May / June 2024
Iain Oughtred
The Ness Yawl is Iain’s interpretation of the classic Shetland Ness yoles, which have buoyant ends and a shallow, rounded bilge. Iain’s boat has lower topsides than the originals, for better rowing. Here, Iain is sailing the Ness Yawl ALBANNAGH in the Irish Raid on the River Shannon.
It’s more than 100 miles from Inverness to the Isle of Skye, in Scotland. That’s a two-and-a-half-hour drive through some of the most spectacular scenery in Europe: along the shores of gloomy Loch Ness, through Glenmoriston and Glen Shiel, with their roaring rivers, crashing waterfalls, rustic cottages and, to top it all, elegantly poised stags gazing disdainfully at the road. It’s as if you’re driving through a tourist brochure for the Scottish Highlands, except that it’s for real. And then at the end of it all, the sea—vast, constant, and omniscient.

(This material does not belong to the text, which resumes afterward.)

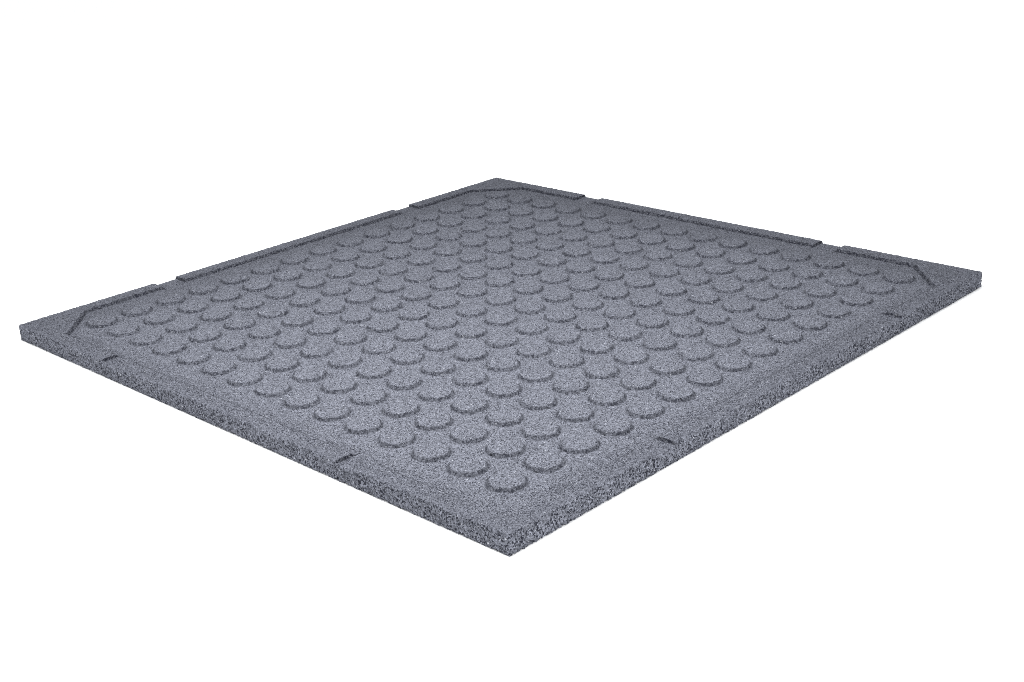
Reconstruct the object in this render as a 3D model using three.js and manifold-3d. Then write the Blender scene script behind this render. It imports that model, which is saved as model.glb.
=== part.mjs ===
// A square floor tile of bonded rubber granulate, moulded in one piece.
// It lies on its smooth face, with the drain side up: a shallow recess inside a raised rim,
// rows of low round studs level with the rim, and gaps through the rim that let water out.
// Millimetres, +Z up. The origin is the middle of the smooth face that the tile lies on.
import * as THREE from "three";
import { mergeVertices } from "three/addons/utils/BufferGeometryUtils.js";
import Module from "manifold-3d";

// Slab
const sideLength = 1000;
const bedThickness = 21; // from the smooth face up to the floor of the recess
const reliefHeight = 4; // rim and studs above that floor
const lowerEdgeRadius = 4;
const upperEdgeRadius = 2.5;
const cornerExtraRadius = 1; // seen from above, the corners are rounder than the edges by this

// Recess and rim
const rimWidth = 25; // across its flat top
const rimDraft = 3.5; // how much further in the foot of the rim's inner wall stands
const cornerCut = 70; // leg of the 45 degree cut across each corner of the recess

// Drain gaps through the rim, two on each side
const gapFromCorner = 250; // to the middle of the gap, along the side
const gapFloorWidth = 38;
const gapDraft = 2; // how much each end of a gap leans back over the rim's height

// Studs
const studPitch = 59;
const studTopDiameter = 38.5;
const studFootDiameter = 46;
const leastChannel = 8; // floor left free between a stud's foot and the rim's foot

// Fineness of the facets
const studFacets = 10;
const cornerFacets = 3;
const edgeFacets = 2;

// What a cutter or a stud reaches past the face that it meets
const overlap = 2;

// Derived sizes
const halfSide = sideLength / 2;
const thickness = bedThickness + reliefHeight;
const cornerRadius = Math.max(lowerEdgeRadius, upperEdgeRadius) + cornerExtraRadius;
const recessHalfAtTop = halfSide - rimWidth;
const recessHalfAtFloor = recessHalfAtTop - rimDraft;
const studFootRadius = studFootDiameter / 2;

const wasm = await Module();
wasm.setup();

// Turns a closed three.js geometry into a solid that can be joined and cut.
function solidOf(geometry) {
  const bare = geometry.index ? geometry.toNonIndexed() : geometry.clone();
  bare.deleteAttribute("normal");
  bare.deleteAttribute("uv");
  const merged = mergeVertices(bare, 1e-4);
  return new wasm.Manifold(
    new wasm.Mesh({
      numProp: 3,
      vertProperties: new Float32Array(merged.attributes.position.array),
      triVerts: new Uint32Array(merged.index.array),
    }),
  );
}

// Turns a solid back into a three.js geometry with flat facets.
function geometryOf(solid) {
  const mesh = solid.getMesh();
  const geometry = new THREE.BufferGeometry();
  geometry.setAttribute("position", new THREE.BufferAttribute(mesh.vertProperties, 3));
  geometry.setIndex(new THREE.BufferAttribute(mesh.triVerts, 1));
  geometry.computeVertexNormals();
  return geometry;
}

// The tile's outline from above: a square with rounded corners, centred on the origin.
function tileOutline() {
  const straight = halfSide - cornerRadius;
  const outline = new THREE.Shape();
  outline.absarc(straight, straight, cornerRadius, 0, Math.PI / 2);
  outline.absarc(-straight, straight, cornerRadius, Math.PI / 2, Math.PI);
  outline.absarc(-straight, -straight, cornerRadius, Math.PI, 1.5 * Math.PI);
  outline.absarc(straight, -straight, cornerRadius, 1.5 * Math.PI, 2 * Math.PI);
  return outline;
}

// A slab of the tile's outline whose two horizontal edges are rounded by edgeRadius.
function roundedSlab(bottom, top, edgeRadius) {
  const slab = new THREE.ExtrudeGeometry(tileOutline(), {
    depth: top - bottom - 2 * edgeRadius,
    curveSegments: cornerFacets,
    bevelThickness: edgeRadius,
    bevelSize: edgeRadius,
    bevelOffset: -edgeRadius,
    bevelSegments: edgeFacets,
  });
  slab.translate(0, 0, bottom + edgeRadius);
  return solidOf(slab);
}

// The full slab. One slab gives the lower edge and runs on upwards, the other gives the upper
// edge and runs on downwards, and the tile is what they share.
function tileSlab() {
  const spare = lowerEdgeRadius + upperEdgeRadius + overlap;
  const withLowerEdge = roundedSlab(0, thickness + spare, lowerEdgeRadius);
  const withUpperEdge = roundedSlab(-spare, thickness, upperEdgeRadius);
  return withLowerEdge.intersect(withUpperEdge);
}

// What the recess leaves free: a square with its corners cut at 45 degrees, whose wall leans
// inwards by rimDraft on its way down to the floor.
function recessCutter() {
  const reach = recessHalfAtTop;
  const near = reach - cornerCut;
  const outline = new THREE.Shape([
    new THREE.Vector2(reach, near),
    new THREE.Vector2(near, reach),
    new THREE.Vector2(-near, reach),
    new THREE.Vector2(-reach, near),
    new THREE.Vector2(-reach, -near),
    new THREE.Vector2(-near, -reach),
    new THREE.Vector2(near, -reach),
    new THREE.Vector2(reach, -near),
  ]);
  const cutter = new THREE.ExtrudeGeometry(outline, {
    depth: overlap,
    bevelThickness: reliefHeight,
    bevelSize: rimDraft,
    bevelOffset: -rimDraft,
    bevelSegments: 1,
  });
  cutter.translate(0, 0, thickness);
  return solidOf(cutter);
}

// What one drain gap leaves free, across the rim of the side at -Y: its section is level with
// the recess floor and opens upwards by gapDraft at each end. It starts outside the tile and
// ends past the foot of the rim's inner wall.
function gapCutter(alongSide, turn) {
  const rise = reliefHeight + overlap;
  const halfFloor = gapFloorWidth / 2;
  const halfTop = halfFloor + (gapDraft * rise) / reliefHeight;
  const section = new THREE.Shape([
    new THREE.Vector2(-halfFloor, 0),
    new THREE.Vector2(halfFloor, 0),
    new THREE.Vector2(halfTop, rise),
    new THREE.Vector2(-halfTop, rise),
  ]);
  const cutter = new THREE.ExtrudeGeometry(section, {
    depth: rimWidth + rimDraft + 2 * overlap,
    bevelEnabled: false,
  });
  cutter.rotateX(Math.PI / 2);
  cutter.translate(alongSide, overlap - recessHalfAtFloor, bedThickness);
  cutter.rotateZ(turn);
  return solidOf(cutter);
}

// Both gaps of all four sides.
function gapCutters() {
  const gapFromMiddle = halfSide - gapFromCorner;
  const cutters = [];
  for (let side = 0; side < 4; side += 1) {
    const turn = (side * Math.PI) / 2;
    cutters.push(gapCutter(-gapFromMiddle, turn));
    cutters.push(gapCutter(gapFromMiddle, turn));
  }
  return cutters;
}

// One stud: a low cone with a flat top, which starts a little below the recess floor.
function stud(x, y) {
  const profile = [
    new THREE.Vector2(0, -overlap),
    new THREE.Vector2(studFootRadius, -overlap),
    new THREE.Vector2(studFootRadius, 0),
    new THREE.Vector2(studTopDiameter / 2, reliefHeight),
    new THREE.Vector2(0, reliefHeight),
  ];
  const shape = new THREE.LatheGeometry(profile, studFacets);
  shape.rotateX(Math.PI / 2);
  shape.translate(x, y, bedThickness);
  return solidOf(shape);
}

// True where a stud's foot keeps clear of the rim's four sides and of its four cut corners.
function studFits(x, y) {
  const reach = studFootRadius + leastChannel;
  const cutLine = 2 * recessHalfAtTop - cornerCut - Math.SQRT2 * rimDraft;
  const clearOfSides = Math.max(Math.abs(x), Math.abs(y)) + reach <= recessHalfAtFloor;
  const clearOfCorner = Math.abs(x) + Math.abs(y) + Math.SQRT2 * reach <= cutLine;
  return clearOfSides && clearOfCorner;
}

// Straight rows of studs along both sides, with one in the middle of the tile.
function studs() {
  const rowsEachWay = Math.floor(recessHalfAtFloor / studPitch);
  const all = [];
  for (let row = -rowsEachWay; row <= rowsEachWay; row += 1) {
    for (let column = -rowsEachWay; column <= rowsEachWay; column += 1) {
      const x = column * studPitch;
      const y = row * studPitch;
      if (studFits(x, y)) {
        all.push(stud(x, y));
      }
    }
  }
  return all;
}

function rubberTile() {
  const cutters = wasm.Manifold.union([recessCutter(), ...gapCutters()]);
  const tray = tileSlab().subtract(cutters);
  const solid = wasm.Manifold.union([tray, ...studs()]);
  const rubber = new THREE.MeshStandardMaterial({
    color: 0x858894,
    roughness: 0.95,
    metalness: 0,
    flatShading: true,
  });
  const mesh = new THREE.Mesh(geometryOf(solid), rubber);
  mesh.name = "rubber_tile";
  return mesh;
}

const group = new THREE.Group();
group.add(rubberTile());

export default group;
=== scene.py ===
import math

import bpy
import numpy as np
from mathutils import Matrix, Vector


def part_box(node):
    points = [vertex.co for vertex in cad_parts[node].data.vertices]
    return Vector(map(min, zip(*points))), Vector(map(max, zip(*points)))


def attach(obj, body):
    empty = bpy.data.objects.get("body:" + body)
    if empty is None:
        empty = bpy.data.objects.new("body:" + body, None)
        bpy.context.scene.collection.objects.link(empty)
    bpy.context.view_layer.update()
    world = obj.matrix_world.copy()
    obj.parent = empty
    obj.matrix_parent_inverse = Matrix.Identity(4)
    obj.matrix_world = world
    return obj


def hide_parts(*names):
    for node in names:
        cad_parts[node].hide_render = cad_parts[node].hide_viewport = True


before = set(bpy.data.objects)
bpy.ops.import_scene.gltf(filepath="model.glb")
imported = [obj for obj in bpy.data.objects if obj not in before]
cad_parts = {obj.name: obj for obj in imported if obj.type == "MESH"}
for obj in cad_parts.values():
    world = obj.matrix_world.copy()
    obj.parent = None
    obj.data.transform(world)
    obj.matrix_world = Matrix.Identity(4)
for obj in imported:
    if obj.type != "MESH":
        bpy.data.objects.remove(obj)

bl_info = {
    "name": "Rubber Floor Tile",
    "version": (1, 0, 0),
    "blender": (4, 5, 0),
    "location": "3D View > Sidebar > Rubber Tile",
    "description": "Dresses a studded tile of bonded rubber granulate and sets its studio",
    "category": "Object",
}

NODE = "rubber_tile"
BODY = "root"
CAD_LOW, CAD_HIGH = (np.array(corner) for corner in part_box(NODE))
HALF_SIDE = float(CAD_HIGH[0])
THICKNESS = float(CAD_HIGH[2])

# Points in one cell of this size are welded. The shift keeps round measures off cell borders.
WELD_STEP = 1e-6
WELD_SHIFT = 0.513

# Seeds of the random draws
STUD_SEED, SKIN_SEED, GRAIN_SEED = 5, 11, 23

# Points along each side of the base, which is flat
BASE_POINTS = 33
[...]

For the past 20 years or so, this was the route most people wanting to visit the small-boat designer Iain Oughtred had to take. It’s long, it’s laborious, it’s stunning—and somehow it seemed a very appropriate home for such a shy, modest man, dragged into the limelight almost despite himself. For Iain never made things easy for himself, so why should he have made it easy for his visitors? If you want an easy life, get someone else to build a boat for you. If you want to build a wooden boat yourself, particularly an Oughtred design, then it’s going to take a long time, it’s going to be laborious, and it’s going to be stunning. That’s a choice you make.

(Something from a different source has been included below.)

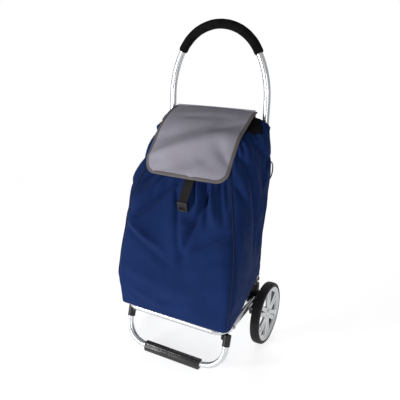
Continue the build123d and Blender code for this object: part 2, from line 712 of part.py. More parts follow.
TAPE_T = 0.8
flap_cloth = flap_band(FLAP_T, 0.0)
flap_tape = flap_band(FLAP_T + TAPE_T, TAPE_T)
flap_edge = flap_outline(0.0)
flap_field = flap_outline(BINDING)
with BuildPart() as flap:
    add(flap_cloth)
    extrude(flap_edge, amount=300, mode=Mode.INTERSECT)
finish(flap, "flap")

with BuildPart() as flap_binding:
    add(flap_tape)
    extrude(flap_edge, amount=300, mode=Mode.INTERSECT)
    extrude(flap_field, amount=300, mode=Mode.SUBTRACT)
    add(flap.part, mode=Mode.SUBTRACT)
finish(flap_binding, "flap_binding")

STRAP_HALF = 12.5
STRAP_T = 1.8
# reach ahead of the leg plane and height of the strap's front face
STRAP_PROFILE = ((202.0, 556.0), (208.0, 530.0), (222.0, 490.0))
with BuildPart() as flap_strap:
    with BuildSketch(Plane.YZ.offset(-STRAP_HALF)):
        with BuildLine():
            outer = Polyline(*[(ahead(a), z) for a, z in STRAP_PROFILE])
            inner = Polyline(*[(ahead(a - STRAP_T), z) for a, z in STRAP_PROFILE])
            Line(outer @ 0, inner @ 0)
            Line(outer @ 1, inner @ 1)
        make_face()
    extrude(amount=2 * STRAP_HALF)
finish(flap_strap, "flap_strap")

BUCKLE_W = 33.0
BUCKLE_H = 30.0
BUCKLE_T = 8.0
with BuildPart() as strap_buckle:
    buckle_plane = Plane(
        origin=(0, ahead(STRAP_PROFILE[-1][0] + 1.2), STRAP_PROFILE[-1][1] - BUCKLE_H / 2 + 1),
        x_dir=(1, 0, 0),
        z_dir=(0, -cos(radians(14)), sin(radians(14))),
    )
    with BuildSketch(buckle_plane):
        RectangleRounded(BUCKLE_W, BUCKLE_H, 5)
    extrude(amount=BUCKLE_T / 2, both=True)
    add(flap_strap.part, mode=Mode.SUBTRACT)
finish(strap_buckle, "strap_buckle")

# Short webbing tab on the bag, under the buckle, that the buckle closes on
with BuildPart() as strap_anchor:
    with BuildSketch(Plane.YZ.offset(-STRAP_HALF)):
        with BuildLine():
            Polyline(
                (ahead(221.4), 452), (ahead(215.8), 478), (ahead(217.8), 478), (ahead(223.4), 452),
                close=True,
            )
        make_face()
    extrude(amount=2 * STRAP_HALF)
finish(strap_anchor, "strap_anchor")
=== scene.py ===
"""Looks of a folding shopping trolley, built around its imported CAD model."""
from math import atan2, cos, pi, radians, sin, sqrt

import bmesh
import bpy
import numpy as np
from mathutils import Matrix, Vector, noise
from mathutils.bvhtree import BVHTree


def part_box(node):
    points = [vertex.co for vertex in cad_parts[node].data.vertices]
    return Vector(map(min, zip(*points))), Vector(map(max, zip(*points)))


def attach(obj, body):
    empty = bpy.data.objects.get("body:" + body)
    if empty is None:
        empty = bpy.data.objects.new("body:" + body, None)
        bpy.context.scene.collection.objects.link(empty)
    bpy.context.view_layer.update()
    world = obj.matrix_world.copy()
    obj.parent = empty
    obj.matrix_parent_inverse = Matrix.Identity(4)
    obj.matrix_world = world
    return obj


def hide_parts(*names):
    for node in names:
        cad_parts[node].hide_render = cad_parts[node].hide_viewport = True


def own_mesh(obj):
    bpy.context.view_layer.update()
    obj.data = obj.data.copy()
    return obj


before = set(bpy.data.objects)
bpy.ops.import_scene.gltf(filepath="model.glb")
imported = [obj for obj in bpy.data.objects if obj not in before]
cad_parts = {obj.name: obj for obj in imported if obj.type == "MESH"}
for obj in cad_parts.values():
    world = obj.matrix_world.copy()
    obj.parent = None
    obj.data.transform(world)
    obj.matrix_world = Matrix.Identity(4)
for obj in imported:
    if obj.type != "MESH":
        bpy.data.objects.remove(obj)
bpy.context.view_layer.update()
MM = 0.001
SIDES = ((1, "right"), (-1, "left"))   # the sign of x on each side


def middle(node):
    low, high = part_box(node)
    return (low + high) / 2


LEG_Y = middle("axle").y / MM          # leg plane, in millimetres like the tables below
AXLE_Z = middle("axle").z / MM


def at(x, ahead, z):
    """Places in metres, from millimetres across, ahead of the legs and up."""
    return np.stack(np.broadcast_arrays(x, LEG_Y - np.asarray(ahead, float), z), -1) * MM


def smooth(x, low, high):
    t = np.clip((x - low) / (high - low), 0, 1)
    return t * t * (3 - 2 * t)


def bell(x, centre, width, power=2):
    return np.exp(-((x - centre) / width) ** power)


def spline(keys, values, x):
    """Smooth curve through the values at the keys (Catmull-Rom with end tangents)."""
    keys, values = np.asarray(keys, float), np.asarray(values, float)
    slopes = np.gradient(values, keys, axis=0)
    x = np.clip(x, keys[0], keys[-1])
    i = np.clip(np.searchsorted(keys, x) - 1, 0, len(keys) - 2)
    h = keys[i + 1] - keys[i]
    t = (x - keys[i]) / h
    if values.ndim > 1:
        h, t = h[..., None], t[..., None]
    a, b = values[i], values[i + 1]
    return (
        (2 * t**3 - 3 * t**2 + 1) * a + (t**3 - 2 * t**2 + t) * h * slopes[i]
        + (3 * t**2 - 2 * t**3) * b + (t**3 - t**2) * h * slopes[i + 1]
    )


def unit(v):
    return v / np.maximum(np.linalg.norm(v, axis=-1, keepdims=True), 1e-12)


def distances(line):
    """Length along a line of points, from its start to each of them."""
    return np.concatenate([[0], np.cumsum(np.linalg.norm(np.diff(line, axis=0), axis=1))])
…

I first met Iain on the lawns of the National Maritime Museum (NMM) in Greenwich, England, in the early 1990s. The occasion was the annual Greenwich Wooden Boat Show, which ran for 12 years before being moved to Beale Park, farther upriver on the River Thames. He was already well established in the wooden boat world, having designed a range of traditional dinghies, including several skiffs, dories, and canoes for glued-lapstrake construction. Even then, he had a slightly mysterious aura, an inscrutable manner that often left me fumbling for words. Still waters run deep, they say, and Iain could certainly be quiet when he wanted to be.